You’ve lived in several different parts of the world, and yet your stories all feature Australian main characters. Was it a conscious decision to focus on the Australian experience? The Australian experience has been my reality since 1981 and it has led to the conscious decision to spell my novels in Australian-British English, though I was educated in the United States. A flow-on from that was the conscious decision to set the best part of each plot within the city of Brisbane and its surroundings, though the characters are not necessarily Australian, as is the case with Alex, Emilie and Solange, who are French. Having said that, my transcontinental past works beautifully as triggers for my characters’ exotic out-of-the-moment experiences. Most of their flashbacks, dream sequences and unresolved circumstances are set overseas.
Which novel are you most proud of? I can’t say that I am more or less proud of any particular novel, but I often say that my novels are like so many children and because I have hatched seven in four years, I do feel like a sole parent who needs to be actively involved with all of them, separately and collectively. I do not have a favorite novel, though the most recent, at any given point in time, is the one that requires sustained attention and energy, particularly post-launch. I am very proud of North and Left From Here [TakeII], my first novel. It has set me on the path I am traveling today.
Which of your characters do you identify with most strongly? A reader once told me that while reading North and Left, there were times when she wanted to shake Alex to make her more proactive in her love pursuits. I can relate to that. There has been many a moment when I should have shaken myself, too, when I was Alex’s age.

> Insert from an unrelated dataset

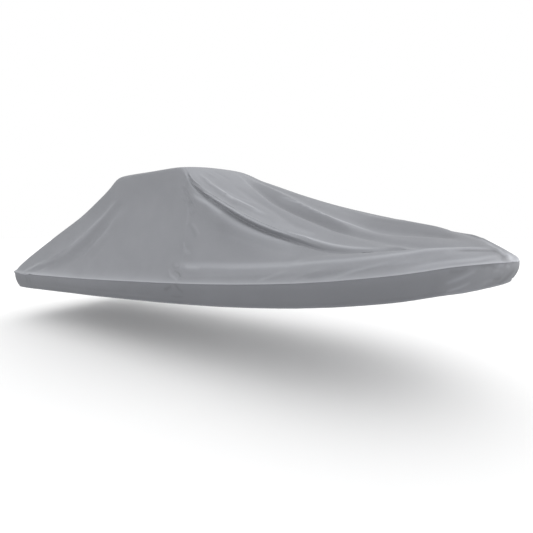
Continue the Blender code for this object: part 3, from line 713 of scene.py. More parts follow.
to_starboard = across - across[:, [line_at(-3)]]
to_port = across[:, [line_at(3)]] - across
to_stern = forward - forward[[0]]
up = np.minimum(np.minimum(to_starboard, to_port), to_stern)
bow_share = np.clip((u_of - LIP_BOW[0]) / (LIP_BOW[1] - LIP_BOW[0]), 0, 1)
relief += LIP * (1 - LIP_BOW_LOSS * bow_share)[:, None] * np.exp(-up / LIP_ABOVE)
painted_light_and_wear += sum(highlight_and_wear * np.exp(-(up / spread) ** 2) for highlight_and_wear, spread in LIP_LIGHT_AND_WEAR)
for hand, above in ((-1, to_starboard), (1, to_port)):
    on_seam = forward[:, [line_at(3 * hand)]]
    wave_seed, patch_seed = GATHER_SEEDS[hand]
    waves = ripple(on_seam + GATHER_SLANT * above, GATHER_WAVE, wave_seed)
    patchy = np.clip(ripple(on_seam, GATHER_PATCH, patch_seed), 0, 1)
    relief += GATHER * waves * patchy * (above / GATHER_REACH) * np.exp(1 - above / GATHER_REACH)
print("the lip over the gunwale stands", round(relief[:, [0, -1]].max(), 4), "m proud")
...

How and when did you begin publishing your own books? I almost gave up on the idea of seeing anything of mine published back in 2001, after the mandatory three-chapter selections were returned, unread, by three of the leading feminist/lesbian publishing houses. … I’m a Leo, so patience is not my forte. I gave myself a choice: either give up the dream or fund my own adventure. I chose the latter and have never looked back. In the process, I have learnt that when you have a dream, regardless of what the maxim says, you have to do a lot more than merely follow it. You have to bust a gut, again and again. You have to go out on many limbs before you can hope to make it happen. Just when I think I might run out of puff and give up, I get a flurry of heart-warming mail or come across posts from total strangers who explain they found such and such a plot too intense to read in one gulp and yet impossible to put down. Or that a plot pushed buttons they weren’t aware they had.
Would you work with a larger publisher in the future, or does the freedom of self-publishing outweigh the benefits? Technically, I do not self-publish my books. What I do is produce them in collaboration with Book Makers Ink very much like a musician might produce a CD under her own label. I haven’t regretted putting some of my hard-earned cash behind one project after the other, though this path is a lonely one to travel. Editors and reviewers on whom I totally depend for exposure tend to shy away from anything that has not come through the established channels. They do reply very politely that they do not cover self-published works — a blinkered attitude which only reinforces the status quo. How will alternative, quality publishing ever get buzzed if our mind-shapers only walk the same old, dated but familiar path? … I am very much a one-woman band when it comes to marketing my novels on a now spaghetti-thin shoestring budget — my Web site and word of mouth are the only tools I have at my disposal. However, now that the big expenses involved with setting up seven novels are behind me, now that the books are out there and are being read, I can acknowledge the enjoyment of casting characters and circumstances in total creative freedom.
Morgan in the Mirror has caused a bit of controversy among transgendered readers who think that, as a non-trans woman, you don’t have the authority to tell Morgan’s story. When I introduced Morgan to various TG newsgroups and webmasters, pre-launch, I did cop a few flames … I have also received criticism from disgruntled readers who felt betrayed by moments of intimacy between a “freak who thinks she’s a man and a screwed-up female cop.” To make matters worse for these readers, knowing that the FTM condition is a gendered one, not a sexual one, I chose to have Morgan identify as straight. … Actually, the FTM community, as opposed to the wider TG community, has been extremely supportive. The webmasters behind the FTM International and FTM Australia sites were quick to add Morgan to their bookshelves, and some individuals have referenced it on their personal Web sites, while others post heartwarming testimonials. My absolute favorite feedback to date came from a young FTM who said that, as an intro to the difficult disclosure he had yet to have with his new girlfriend, the day came when he sat her down on the sofa with the book opened at the scene where Morgan discloses to Christen. When the young woman had finished reading and looked up, all he said to her was, “I am like Morgan.”
What are you working on these days? I have put writing the next novel on hold until the word of mouth spins more widely the titles that are already out there. I need to concentrate on finding more and more promotional pathways, alleyways and avenues. That, and connecting with a producer who will take Maddy and Morgan to the big screen … keeps me tied to my keyboard and out of mischief.